## REQUIRED WORK
The listing must be reproduced in full, exactly as it stands.

## SUPPLIED MATERIAL
----------------------------------------

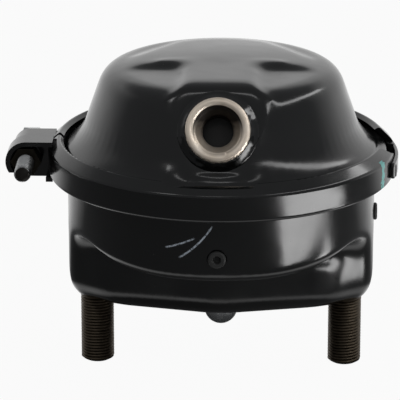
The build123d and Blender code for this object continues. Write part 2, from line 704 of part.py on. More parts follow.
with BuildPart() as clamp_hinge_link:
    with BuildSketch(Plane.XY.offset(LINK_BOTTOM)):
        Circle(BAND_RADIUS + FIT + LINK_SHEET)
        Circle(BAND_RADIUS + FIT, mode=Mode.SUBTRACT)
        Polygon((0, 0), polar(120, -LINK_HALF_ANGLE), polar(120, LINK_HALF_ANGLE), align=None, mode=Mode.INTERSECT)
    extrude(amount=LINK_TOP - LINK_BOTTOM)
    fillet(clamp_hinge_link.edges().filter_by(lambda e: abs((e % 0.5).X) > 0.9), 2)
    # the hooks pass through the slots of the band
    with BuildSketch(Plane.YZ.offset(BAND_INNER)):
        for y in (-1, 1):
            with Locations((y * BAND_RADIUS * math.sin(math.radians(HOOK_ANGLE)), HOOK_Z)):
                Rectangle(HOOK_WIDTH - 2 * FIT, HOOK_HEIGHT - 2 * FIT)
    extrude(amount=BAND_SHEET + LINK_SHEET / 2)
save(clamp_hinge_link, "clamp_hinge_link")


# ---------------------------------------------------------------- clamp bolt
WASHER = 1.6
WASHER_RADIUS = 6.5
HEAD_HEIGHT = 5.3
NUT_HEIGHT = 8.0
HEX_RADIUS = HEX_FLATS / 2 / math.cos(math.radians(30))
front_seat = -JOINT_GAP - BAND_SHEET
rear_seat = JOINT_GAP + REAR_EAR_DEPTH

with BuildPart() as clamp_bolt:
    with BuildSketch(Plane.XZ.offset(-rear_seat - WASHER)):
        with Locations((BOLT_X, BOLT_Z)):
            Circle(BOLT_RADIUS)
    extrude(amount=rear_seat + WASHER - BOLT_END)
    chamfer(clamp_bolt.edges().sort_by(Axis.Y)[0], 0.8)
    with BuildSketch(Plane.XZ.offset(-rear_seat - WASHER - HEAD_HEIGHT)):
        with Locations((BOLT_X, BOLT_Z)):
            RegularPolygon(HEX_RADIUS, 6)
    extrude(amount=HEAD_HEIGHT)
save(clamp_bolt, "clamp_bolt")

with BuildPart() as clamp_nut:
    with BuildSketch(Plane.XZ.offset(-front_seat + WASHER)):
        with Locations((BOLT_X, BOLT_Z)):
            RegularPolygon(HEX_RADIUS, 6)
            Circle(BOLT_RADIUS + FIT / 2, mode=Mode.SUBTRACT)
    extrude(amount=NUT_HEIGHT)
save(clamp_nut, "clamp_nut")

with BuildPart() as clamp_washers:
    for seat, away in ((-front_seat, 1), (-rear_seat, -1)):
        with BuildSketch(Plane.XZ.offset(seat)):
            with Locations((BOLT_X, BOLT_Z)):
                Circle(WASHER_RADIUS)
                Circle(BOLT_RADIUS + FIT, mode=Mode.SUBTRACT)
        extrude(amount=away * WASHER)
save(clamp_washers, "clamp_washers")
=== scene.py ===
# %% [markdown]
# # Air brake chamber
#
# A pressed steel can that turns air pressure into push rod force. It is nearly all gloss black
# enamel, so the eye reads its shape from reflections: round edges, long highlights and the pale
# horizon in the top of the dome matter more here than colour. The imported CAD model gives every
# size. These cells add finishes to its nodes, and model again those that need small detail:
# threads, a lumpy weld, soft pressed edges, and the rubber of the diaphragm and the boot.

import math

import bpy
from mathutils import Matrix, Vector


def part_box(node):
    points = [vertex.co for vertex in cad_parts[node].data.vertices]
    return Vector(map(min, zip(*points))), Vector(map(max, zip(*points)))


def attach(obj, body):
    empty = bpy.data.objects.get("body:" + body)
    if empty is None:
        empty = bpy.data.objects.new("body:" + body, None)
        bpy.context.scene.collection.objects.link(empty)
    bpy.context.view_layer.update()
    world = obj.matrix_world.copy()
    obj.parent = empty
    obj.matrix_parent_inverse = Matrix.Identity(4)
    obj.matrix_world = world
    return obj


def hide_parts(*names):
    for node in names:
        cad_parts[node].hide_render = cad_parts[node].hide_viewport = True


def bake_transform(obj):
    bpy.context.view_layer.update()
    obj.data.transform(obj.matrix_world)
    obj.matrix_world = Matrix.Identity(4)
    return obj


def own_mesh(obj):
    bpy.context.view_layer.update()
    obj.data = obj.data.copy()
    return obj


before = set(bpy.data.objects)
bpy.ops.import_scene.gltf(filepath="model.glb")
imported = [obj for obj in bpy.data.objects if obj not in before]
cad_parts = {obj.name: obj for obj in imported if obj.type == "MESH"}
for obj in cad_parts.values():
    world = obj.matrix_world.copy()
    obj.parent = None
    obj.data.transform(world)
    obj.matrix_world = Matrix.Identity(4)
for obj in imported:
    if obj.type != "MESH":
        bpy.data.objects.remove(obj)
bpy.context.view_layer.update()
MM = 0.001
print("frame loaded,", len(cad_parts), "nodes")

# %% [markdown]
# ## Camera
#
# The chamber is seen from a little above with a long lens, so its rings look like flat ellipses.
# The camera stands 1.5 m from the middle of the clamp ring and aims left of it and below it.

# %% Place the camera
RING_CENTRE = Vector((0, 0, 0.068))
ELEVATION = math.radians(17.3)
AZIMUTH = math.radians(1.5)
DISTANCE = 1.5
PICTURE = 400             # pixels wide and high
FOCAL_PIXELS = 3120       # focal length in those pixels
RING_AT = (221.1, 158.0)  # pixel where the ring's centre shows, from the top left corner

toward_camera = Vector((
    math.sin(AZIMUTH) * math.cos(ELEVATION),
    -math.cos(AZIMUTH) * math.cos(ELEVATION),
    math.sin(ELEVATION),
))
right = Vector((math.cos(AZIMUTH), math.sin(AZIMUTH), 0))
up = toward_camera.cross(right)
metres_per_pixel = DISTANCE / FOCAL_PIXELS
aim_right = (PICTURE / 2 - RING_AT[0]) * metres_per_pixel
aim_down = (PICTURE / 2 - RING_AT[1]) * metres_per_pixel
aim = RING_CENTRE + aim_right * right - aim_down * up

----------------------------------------

## SOLVED PROBLEM
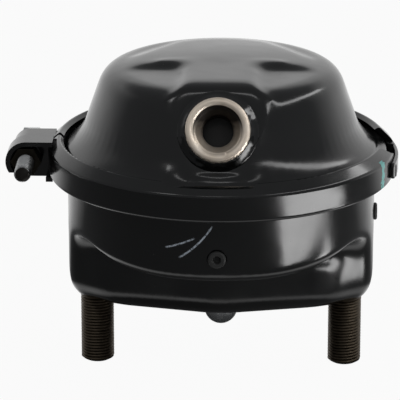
The build123d and Blender code for this object continues. Write part 2, from line 704 of part.py on. More parts follow.
with BuildPart() as clamp_hinge_link:
    with BuildSketch(Plane.XY.offset(LINK_BOTTOM)):
        Circle(BAND_RADIUS + FIT + LINK_SHEET)
        Circle(BAND_RADIUS + FIT, mode=Mode.SUBTRACT)
        Polygon((0, 0), polar(120, -LINK_HALF_ANGLE), polar(120, LINK_HALF_ANGLE), align=None, mode=Mode.INTERSECT)
    extrude(amount=LINK_TOP - LINK_BOTTOM)
    fillet(clamp_hinge_link.edges().filter_by(lambda e: abs((e % 0.5).X) > 0.9), 2)
    # the hooks pass through the slots of the band
    with BuildSketch(Plane.YZ.offset(BAND_INNER)):
        for y in (-1, 1):
            with Locations((y * BAND_RADIUS * math.sin(math.radians(HOOK_ANGLE)), HOOK_Z)):
                Rectangle(HOOK_WIDTH - 2 * FIT, HOOK_HEIGHT - 2 * FIT)
    extrude(amount=BAND_SHEET + LINK_SHEET / 2)
save(clamp_hinge_link, "clamp_hinge_link")


# ---------------------------------------------------------------- clamp bolt
WASHER = 1.6
WASHER_RADIUS = 6.5
HEAD_HEIGHT = 5.3
NUT_HEIGHT = 8.0
HEX_RADIUS = HEX_FLATS / 2 / math.cos(math.radians(30))
front_seat = -JOINT_GAP - BAND_SHEET
rear_seat = JOINT_GAP + REAR_EAR_DEPTH

with BuildPart() as clamp_bolt:
    with BuildSketch(Plane.XZ.offset(-rear_seat - WASHER)):
        with Locations((BOLT_X, BOLT_Z)):
            Circle(BOLT_RADIUS)
    extrude(amount=rear_seat + WASHER - BOLT_END)
    chamfer(clamp_bolt.edges().sort_by(Axis.Y)[0], 0.8)
    with BuildSketch(Plane.XZ.offset(-rear_seat - WASHER - HEAD_HEIGHT)):
        with Locations((BOLT_X, BOLT_Z)):
            RegularPolygon(HEX_RADIUS, 6)
    extrude(amount=HEAD_HEIGHT)
save(clamp_bolt, "clamp_bolt")

with BuildPart() as clamp_nut:
    with BuildSketch(Plane.XZ.offset(-front_seat + WASHER)):
        with Locations((BOLT_X, BOLT_Z)):
            RegularPolygon(HEX_RADIUS, 6)
            Circle(BOLT_RADIUS + FIT / 2, mode=Mode.SUBTRACT)
    extrude(amount=NUT_HEIGHT)
save(clamp_nut, "clamp_nut")

with BuildPart() as clamp_washers:
    for seat, away in ((-front_seat, 1), (-rear_seat, -1)):
        with BuildSketch(Plane.XZ.offset(seat)):
            with Locations((BOLT_X, BOLT_Z)):
                Circle(WASHER_RADIUS)
                Circle(BOLT_RADIUS + FIT, mode=Mode.SUBTRACT)
        extrude(amount=away * WASHER)
save(clamp_washers, "clamp_washers")
=== scene.py ===
# %% [markdown]
# # Air brake chamber
#
# A pressed steel can that turns air pressure into push rod force. It is nearly all gloss black
# enamel, so the eye reads its shape from reflections: round edges, long highlights and the pale
# horizon in the top of the dome matter more here than colour. The imported CAD model gives every
# size. These cells add finishes to its nodes, and model again those that need small detail:
# threads, a lumpy weld, soft pressed edges, and the rubber of the diaphragm and the boot.

import math

import bpy
from mathutils import Matrix, Vector


def part_box(node):
    points = [vertex.co for vertex in cad_parts[node].data.vertices]
    return Vector(map(min, zip(*points))), Vector(map(max, zip(*points)))


def attach(obj, body):
    empty = bpy.data.objects.get("body:" + body)
    if empty is None:
        empty = bpy.data.objects.new("body:" + body, None)
        bpy.context.scene.collection.objects.link(empty)
    bpy.context.view_layer.update()
    world = obj.matrix_world.copy()
    obj.parent = empty
    obj.matrix_parent_inverse = Matrix.Identity(4)
    obj.matrix_world = world
    return obj


def hide_parts(*names):
    for node in names:
        cad_parts[node].hide_render = cad_parts[node].hide_viewport = True


def bake_transform(obj):
    bpy.context.view_layer.update()
    obj.data.transform(obj.matrix_world)
    obj.matrix_world = Matrix.Identity(4)
    return obj


def own_mesh(obj):
    bpy.context.view_layer.update()
    obj.data = obj.data.copy()
    return obj


before = set(bpy.data.objects)
bpy.ops.import_scene.gltf(filepath="model.glb")
imported = [obj for obj in bpy.data.objects if obj not in before]
cad_parts = {obj.name: obj for obj in imported if obj.type == "MESH"}
for obj in cad_parts.values():
    world = obj.matrix_world.copy()
    obj.parent = None
    obj.data.transform(world)
    obj.matrix_world = Matrix.Identity(4)
for obj in imported:
    if obj.type != "MESH":
        bpy.data.objects.remove(obj)
bpy.context.view_layer.update()
MM = 0.001
print("frame loaded,", len(cad_parts), "nodes")

# %% [markdown]
# ## Camera
#
# The chamber is seen from a little above with a long lens, so its rings look like flat ellipses.
# The camera stands 1.5 m from the middle of the clamp ring and aims left of it and below it.

# %% Place the camera
RING_CENTRE = Vector((0, 0, 0.068))
ELEVATION = math.radians(17.3)
AZIMUTH = math.radians(1.5)
DISTANCE = 1.5
PICTURE = 400             # pixels wide and high
FOCAL_PIXELS = 3120       # focal length in those pixels
RING_AT = (221.1, 158.0)  # pixel where the ring's centre shows, from the top left corner

toward_camera = Vector((
    math.sin(AZIMUTH) * math.cos(ELEVATION),
    -math.cos(AZIMUTH) * math.cos(ELEVATION),
    math.sin(ELEVATION),
))
right = Vector((math.cos(AZIMUTH), math.sin(AZIMUTH), 0))
up = toward_camera.cross(right)
metres_per_pixel = DISTANCE / FOCAL_PIXELS
aim_right = (PICTURE / 2 - RING_AT[0]) * metres_per_pixel
aim_down = (PICTURE / 2 - RING_AT[1]) * metres_per_pixel
aim = RING_CENTRE + aim_right * right - aim_down * up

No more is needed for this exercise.